--- START ---
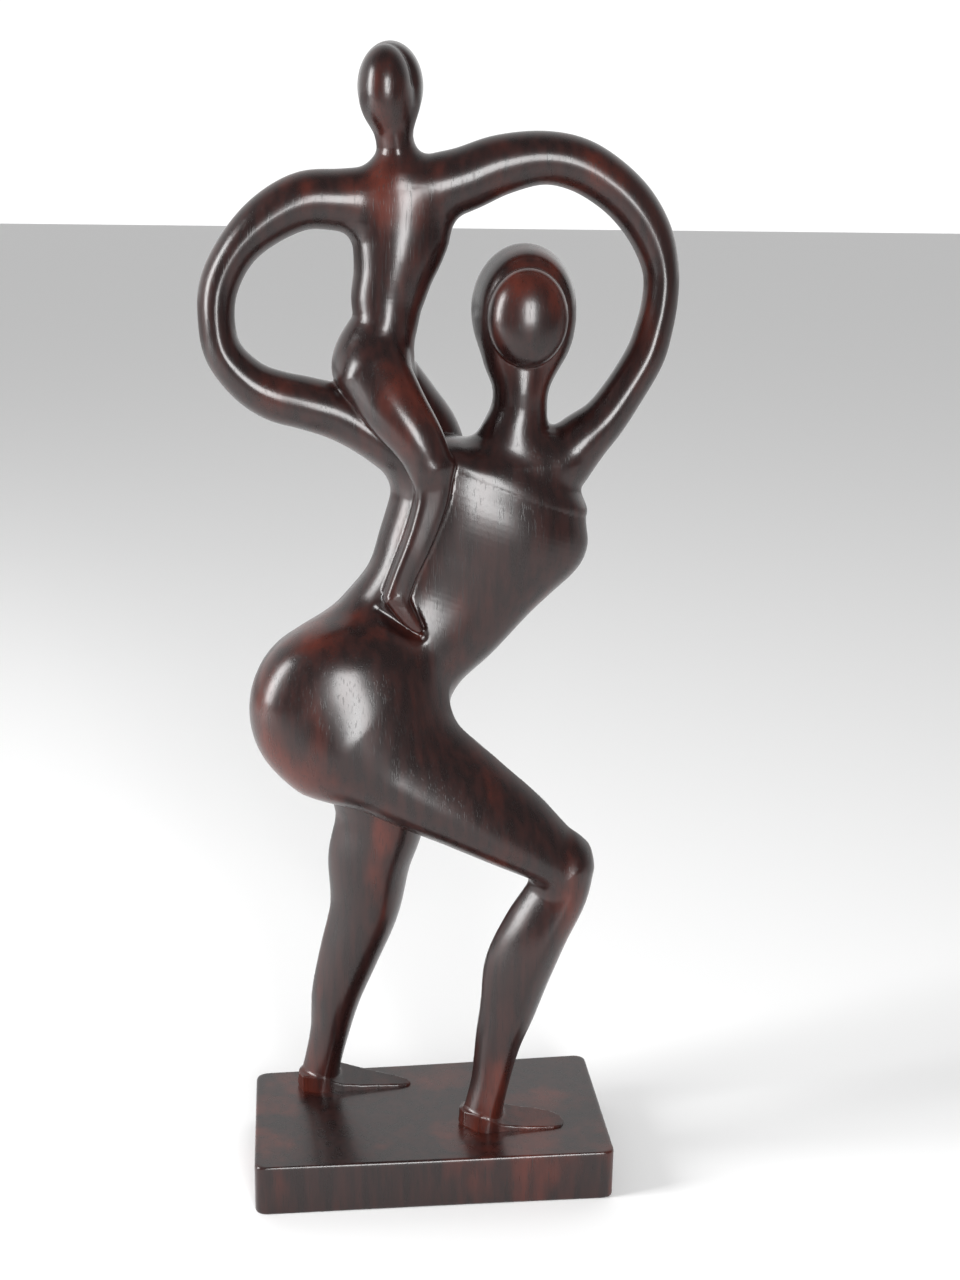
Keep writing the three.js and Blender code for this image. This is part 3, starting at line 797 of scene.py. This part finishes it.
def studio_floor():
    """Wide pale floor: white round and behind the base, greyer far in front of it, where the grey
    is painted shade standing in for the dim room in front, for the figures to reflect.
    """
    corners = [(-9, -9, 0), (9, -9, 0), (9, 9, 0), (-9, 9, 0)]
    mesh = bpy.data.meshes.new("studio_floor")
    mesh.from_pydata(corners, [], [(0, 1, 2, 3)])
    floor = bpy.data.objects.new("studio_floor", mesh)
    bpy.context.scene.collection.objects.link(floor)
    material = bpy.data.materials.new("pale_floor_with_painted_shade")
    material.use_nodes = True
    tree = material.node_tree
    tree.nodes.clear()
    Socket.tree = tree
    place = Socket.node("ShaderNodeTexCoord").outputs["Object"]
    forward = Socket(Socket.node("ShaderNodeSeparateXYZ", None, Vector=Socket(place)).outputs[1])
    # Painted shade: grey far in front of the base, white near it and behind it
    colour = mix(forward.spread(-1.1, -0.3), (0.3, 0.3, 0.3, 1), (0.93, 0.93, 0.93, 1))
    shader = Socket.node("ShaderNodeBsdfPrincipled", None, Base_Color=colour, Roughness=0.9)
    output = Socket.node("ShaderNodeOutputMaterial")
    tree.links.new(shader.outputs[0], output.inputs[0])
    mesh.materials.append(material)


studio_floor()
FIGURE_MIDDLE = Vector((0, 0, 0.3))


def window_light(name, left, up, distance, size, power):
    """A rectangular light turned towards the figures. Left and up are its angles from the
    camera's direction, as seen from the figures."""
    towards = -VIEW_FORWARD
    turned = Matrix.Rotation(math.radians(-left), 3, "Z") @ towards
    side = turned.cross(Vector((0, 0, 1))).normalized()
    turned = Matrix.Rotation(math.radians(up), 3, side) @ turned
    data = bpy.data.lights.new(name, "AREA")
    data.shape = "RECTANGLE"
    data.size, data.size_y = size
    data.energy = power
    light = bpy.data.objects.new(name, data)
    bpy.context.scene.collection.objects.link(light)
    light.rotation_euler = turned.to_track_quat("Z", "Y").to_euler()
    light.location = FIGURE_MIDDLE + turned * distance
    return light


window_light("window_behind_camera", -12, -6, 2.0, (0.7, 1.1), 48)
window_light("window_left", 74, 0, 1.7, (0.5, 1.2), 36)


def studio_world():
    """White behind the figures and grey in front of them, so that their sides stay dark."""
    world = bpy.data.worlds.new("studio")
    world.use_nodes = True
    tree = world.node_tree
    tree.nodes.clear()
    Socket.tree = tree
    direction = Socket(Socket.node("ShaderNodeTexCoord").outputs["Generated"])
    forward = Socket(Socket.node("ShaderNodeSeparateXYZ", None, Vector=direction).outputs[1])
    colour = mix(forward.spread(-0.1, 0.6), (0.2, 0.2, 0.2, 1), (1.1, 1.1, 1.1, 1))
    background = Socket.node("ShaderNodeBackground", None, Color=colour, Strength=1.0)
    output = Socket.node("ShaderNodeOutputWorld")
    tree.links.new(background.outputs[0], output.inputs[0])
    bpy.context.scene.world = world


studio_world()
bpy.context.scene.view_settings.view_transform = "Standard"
--- END ---
Copy every line verbatim.

**Complete output**
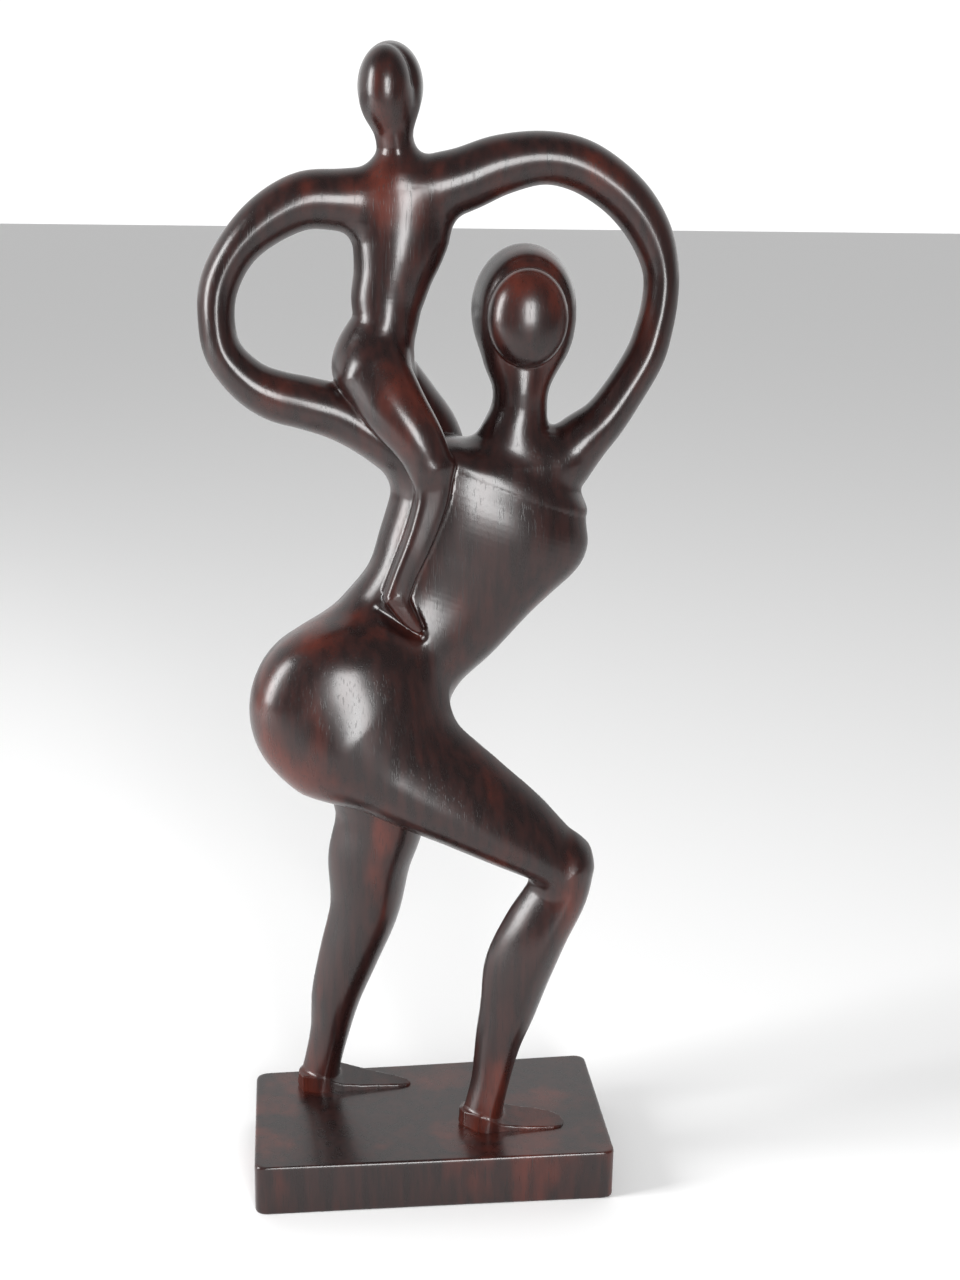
Keep writing the three.js and Blender code for this image. This is part 3, starting at line 797 of scene.py. This part finishes it.
def studio_floor():
    """Wide pale floor: white round and behind the base, greyer far in front of it, where the grey
    is painted shade standing in for the dim room in front, for the figures to reflect.
    """
    corners = [(-9, -9, 0), (9, -9, 0), (9, 9, 0), (-9, 9, 0)]
    mesh = bpy.data.meshes.new("studio_floor")
    mesh.from_pydata(corners, [], [(0, 1, 2, 3)])
    floor = bpy.data.objects.new("studio_floor", mesh)
    bpy.context.scene.collection.objects.link(floor)
    material = bpy.data.materials.new("pale_floor_with_painted_shade")
    material.use_nodes = True
    tree = material.node_tree
    tree.nodes.clear()
    Socket.tree = tree
    place = Socket.node("ShaderNodeTexCoord").outputs["Object"]
    forward = Socket(Socket.node("ShaderNodeSeparateXYZ", None, Vector=Socket(place)).outputs[1])
    # Painted shade: grey far in front of the base, white near it and behind it
    colour = mix(forward.spread(-1.1, -0.3), (0.3, 0.3, 0.3, 1), (0.93, 0.93, 0.93, 1))
    shader = Socket.node("ShaderNodeBsdfPrincipled", None, Base_Color=colour, Roughness=0.9)
    output = Socket.node("ShaderNodeOutputMaterial")
    tree.links.new(shader.outputs[0], output.inputs[0])
    mesh.materials.append(material)


studio_floor()
FIGURE_MIDDLE = Vector((0, 0, 0.3))


def window_light(name, left, up, distance, size, power):
    """A rectangular light turned towards the figures. Left and up are its angles from the
    camera's direction, as seen from the figures."""
    towards = -VIEW_FORWARD
    turned = Matrix.Rotation(math.radians(-left), 3, "Z") @ towards
    side = turned.cross(Vector((0, 0, 1))).normalized()
    turned = Matrix.Rotation(math.radians(up), 3, side) @ turned
    data = bpy.data.lights.new(name, "AREA")
    data.shape = "RECTANGLE"
    data.size, data.size_y = size
    data.energy = power
    light = bpy.data.objects.new(name, data)
    bpy.context.scene.collection.objects.link(light)
    light.rotation_euler = turned.to_track_quat("Z", "Y").to_euler()
    light.location = FIGURE_MIDDLE + turned * distance
    return light


window_light("window_behind_camera", -12, -6, 2.0, (0.7, 1.1), 48)
window_light("window_left", 74, 0, 1.7, (0.5, 1.2), 36)


def studio_world():
    """White behind the figures and grey in front of them, so that their sides stay dark."""
    world = bpy.data.worlds.new("studio")
    world.use_nodes = True
    tree = world.node_tree
    tree.nodes.clear()
    Socket.tree = tree
    direction = Socket(Socket.node("ShaderNodeTexCoord").outputs["Generated"])
    forward = Socket(Socket.node("ShaderNodeSeparateXYZ", None, Vector=direction).outputs[1])
    colour = mix(forward.spread(-0.1, 0.6), (0.2, 0.2, 0.2, 1), (1.1, 1.1, 1.1, 1))
    background = Socket.node("ShaderNodeBackground", None, Color=colour, Strength=1.0)
    output = Socket.node("ShaderNodeOutputWorld")
    tree.links.new(background.outputs[0], output.inputs[0])
    bpy.context.scene.world = world


studio_world()
bpy.context.scene.view_settings.view_transform = "Standard"